According to the always reliable John J. Miller, “[a] study says that black students take easier courses than white students at Duke University.” He offers the following as his pull-quote:
Although black and white students enter college with similar academic interests, 68 percent of black students eventually chose to study humanities and social sciences. According to the study, this is because “natural science, engineering, and economics courses are more difficult, associated with higher study times, and are more harshly graded than their humanities and social science counterparts.”
The pull-quote is fairly incendiary, I admit, but not nearly as offensive as Miller’s summary of the study with its implication of genteel agreement. Miller’s sentence suggests that this study informs his audience of what it already knows, i.e. that their prejudices are informed by science. But the real problem with Miller’s post is right there in the citation from the study: “natural science, engineering, and economics courses are more difficult … than their humanities and social science counterparts.”
I know what you’re thinking: “But Scott, isn’t economics a social science?” It is. But it occupies its own special space next to the hard sciences because it does. Two of the study’s authors (Peter Arcidiacono and Esteban Aucejo) are economists, but the other (Ken Spenner) is a sociologist. Which means that if the special dispensation of economics is revoked, all three of the authors of this study are as dumb as black students.
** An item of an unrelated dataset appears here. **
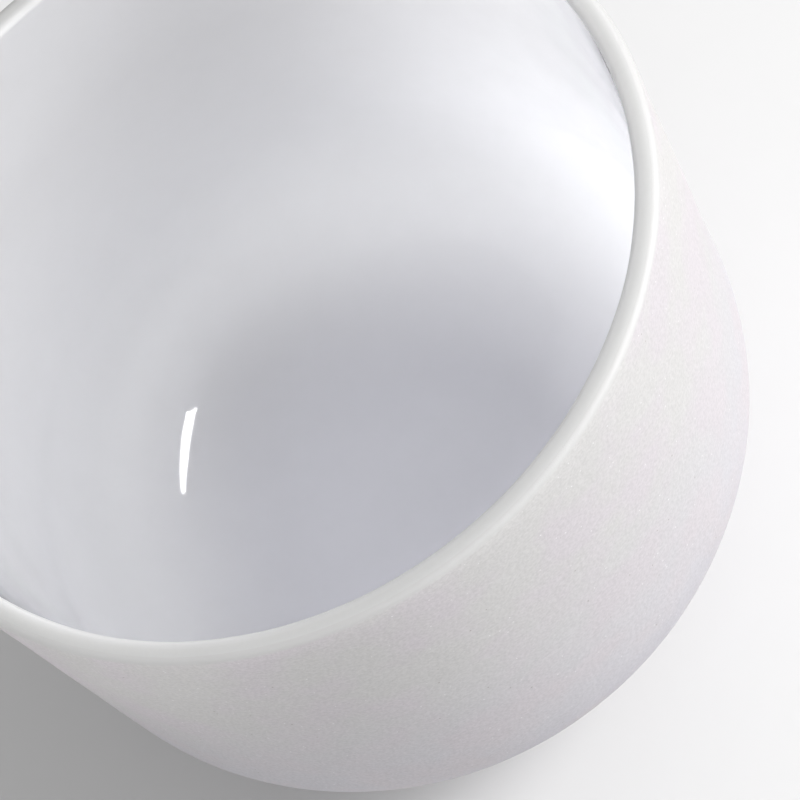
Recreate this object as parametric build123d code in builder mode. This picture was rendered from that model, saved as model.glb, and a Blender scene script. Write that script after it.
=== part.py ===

Such is the logic of Miller’s implied argument.
But that’s not the logic he intended to use. He wanted to wink at Charles Murray and nudge his fellow-travelers. Miller certainly didn’t want people reading the actual study, either, which indicates that there’s another group of students just as dumb as the black ones:
Legacies at Duke start out behind their white non-legacy counterparts (though not as far back as blacks) with 65% of the gap removed by the end of the senior year. Similar major-switching patterns occur for legacies as well, with large shifts away from the natural sciences, engineering, and economics towards humanities and social sciences. The divergent grading standards across courses legacies and blacks take, coupled with the tighter variances on the grade distributions of upper year courses, accounts for their catch up to their white non-legacy counterparts.
I wonder why Miller didn’t include that in his pithy remark about black students? It’s almost as if the claim “a study says that black students and most of my colleagues at the National Review take easier courses than white students at Duke University” wouldn’t have been well-received at the National Review.